It’s a farm and it’s already growing the plant, but Michael Goodenough and the nearly 50 other hemp farmers in Connecticut won’t be able to grow the plant with more THC.
That’s because the legislation allowing for recreational cannabis left hemp farmers out of the equation and efforts this year to include them fell short.
D&G Ag Tech manufactures 78 brands of products derived from the hemp plant yet none of their products are allowed to be sold in Connecticut’s medical marijuana dispensaries.
Under federal law, hemp can’t contain more than 0.3 percent tetrahydrocannabinol, the psychoactive compound that gets you high.
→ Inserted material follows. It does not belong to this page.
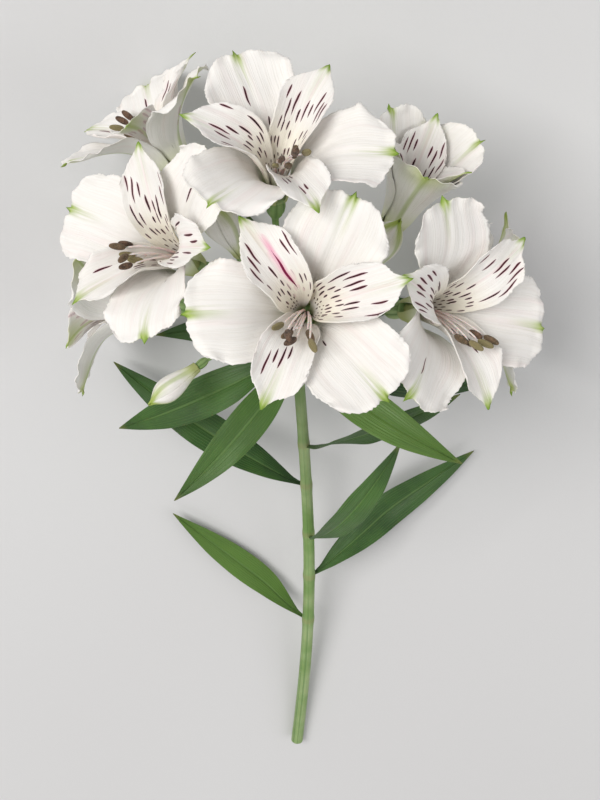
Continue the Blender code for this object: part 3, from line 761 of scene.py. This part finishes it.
wax.wash(THROAT_OLIVE, wax.rise(wax_along, 0.22, 0.05), 0.85)

# The dashes, and the one magenta streak, which keeps the space beside it clear of them.
long_core, long_halo = dashes(**LONG_DASHES)
mid_core, mid_halo = dashes(**MID_DASHES)
fine_core, _ = dashes(**FINE_DASHES)
wax.wash(HALO_PINK, wax.calc("MAXIMUM", long_halo, mid_halo), 0.36)
streak_bend = wax.noise(wax.vector(wax.product(wax_rise, 0.12), wax_chance, 0.0), 1.0, 0.0)
streak_middle = wax.calc("MULTIPLY_ADD", streak_bend, 3.0, 0.2)
streak_off = wax.calc("ABSOLUTE", wax.calc("SUBTRACT", wax_side, streak_middle))
streak_girth = wax.product(wax.within(wax_rise, STREAK_ZONE), STREAK_GIRTH)
streak_clear = wax.product(wax.rise(streak_off, 2.6, 1.8), wax_streak)
wax.wash(STREAK_PINK, wax.rise(streak_off, 1.6, 0.2), wax.within(wax_rise, STREAK_BLUSH_ZONE),
         wax_streak, 0.6)
dash_colour = wax.layer(wax.rise(wax_along, 0.26, 0.44), DASH_BROWN, DASH_DARK)
dash_colour = wax.layer(wax.rise(wax_along, 0.45, 0.80), dash_colour, DASH_RED)
wax_core = wax.calc("MAXIMUM", long_core, wax.calc("MAXIMUM", mid_core, fine_core))
wax.wash(dash_colour, wax_core, wax.calc("MULTIPLY_ADD", wax_back, -0.75, 1.0),
         wax.calc("SUBTRACT", 1.0, streak_clear))
wax.wash(STREAK_MAGENTA, wax.calc("LESS_THAN", streak_off, streak_girth), wax_streak)

wax_height = wax.total((wax_folds, 0.44), (wax_grain, 0.10), (wax_veins, 0.10))
wax.cover(wax_height, 0.4 * MM, wax.rise(wax_cloud, -1.4, 2.0))


def midrib(form, lean, share):
    """Distance from the flower's axis, height and lean of the midrib at a share of its length."""
    radius, height = form["root_radius"], ROOT_HEIGHT
    first, last = math.radians(lean[0]), math.radians(lean[1])
    for i in range(MIDRIB_STEPS):
        angle = first + (last - first) * smooth(*CURL_ZONE, share * (i + 0.5) / MIDRIB_STEPS)
        radius = radius + np.sin(angle) * share * form["length"] / MIDRIB_STEPS
        height = height + np.cos(angle) * share * form["length"] / MIDRIB_STEPS
    return radius, height, first + (last - first) * smooth(*CURL_ZONE, share)


def outline(form, across, along):
    """Sideways distance and share of the length: a claw that widens to an oval top with a small point."""
    length, widest = form["length"], form["widest"]
    root, full = form["root_width"] / 2, form["width"] / 2
    claw = root + (full - root) * np.sin(np.pi / 2 * np.minimum(along / widest, 1)) ** form["taper"]
    over = np.clip((along - widest) / (1 - widest), 0, 1)
    drawn_in = (1 - np.cos((np.pi / 2 - TIP_ANGLE) * over)) / (1 - math.sin(TIP_ANGLE))
    side = claw * ((1 - drawn_in) * across + drawn_in * np.sin(TIP_ANGLE * across))
    bent = 2 * (1 - np.cos(TIP_ANGLE * across))
    top = 1 - widest - form["point"] / length
    share = np.minimum(along, widest) + top * (over + (np.sin((np.pi / 2 - TIP_ANGLE) * over) - over) * bent)
    pointed = np.exp(-np.abs(side / form["point_width"]) ** 1.3)
    share += form["point"] / length * smooth(0.3, 1, over) * pointed
    share -= form["notch"] / length * smooth(0.6, 1, over) * np.exp(-(side / NOTCH_WIDTH) ** 2)
    return side, share


def wrapped(form, across, along, loose):
    """How far a tepal's margins stand towards the flower's axis.

    Low down, and all the way up in a half-open flower, one margin lies outside its neighbour and the other
    inside. Higher up, both margins of an inner tepal stand in front of the outer ones.
    """
    low = np.maximum(smooth(form["parting"] + 0.13, form["parting"], along), 1 - loose)
    spread = across * low + form["clear"] * np.abs(across) * (1 - low)
    return TEPAL_WRAP * spread * smooth(0, 0.25, along)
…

Once it’s past that threshold, the cannabis plant is considered marijuana.
The Connecticut legislation legalizing the drug in 2021 said the products sold in Connecticut’s 18 dispensaries could only be from the four medical marijuana approved growers in the state. Those same growers will be able to transition into the recreational cannabis business.
“It left us completely out,” Goodenough said last week during a tour of his farm.
Goodenough helps extract and package everything from CBD oils to creams for about 44 of the 48 hemp farms.
He uses the cold extraction method and rotary evaporation to separate the terpenes from the cannabinoids and the CBD from the THC.
“We know how to store and extract should there be a shortage,” Goodenough said.
He said since the product can’t be shipped over state lines due to federal law there has to be enough product grown here in the state to support a recreational marketplace.
The Department of Consumer Protection is in the process of determining who gets a license to grow cannabis and believes there will be enough to satisfy the demand.
Goodenough isn’t so sure.
“The people who can do it and do it tomorrow are our farmers,” Goodenough said.
He said there’s going to be a land race and local zoning will compound the issue for those seeking to find the space to grow. Goodenough said it took him two and a half years to get this dispensary licensed in Massachusetts.
Under Connecticut’s cannabis laws, a licensed cultivator may cultivate, grow and propagate cannabis at an establishment containing not less than 15,000 square feet of grow space.
While the Department of Consumer Protection doesn’t have an opinion on the policy, the Department of Agriculture says it supports efforts to include hemp farmers.
But at the moment, under Connecticut’s existing hemp program, which is a USDA approved state plan, a licensee cannot simultaneously hold both a hemp and cannabis license.
“The Department did advocate in favor of the working group in Public Act 22-103 which is tasked with assessing how to best support the hemp industry as recreational cannabis becomes legal here in Connecticut,” the Department of Agriculture said in a statement. “The Department supports recreational cannabis businesses including Connecticut hemp products for sale at their locations.”
Sen. Christine Cohen, who co-chairs the Environment Committee, said she’s also supportive of allowing hemp farmers to expand into the legal cannabis business.
“We passed the working group and I would like to see them be able to grow,” Cohen said. “It makes perfect sense as they already are cultivating the plant/species and it supports our agricultural heritage in the state.”
Goodenough, a former Marine who worked in the tech industry at IBM for 25 years, said it was the healing properties of the plant that brought him back to his farming roots.
“I fell in love with farming again,” Goodenough said. “I have a background in technology, but it led me back to the farm.”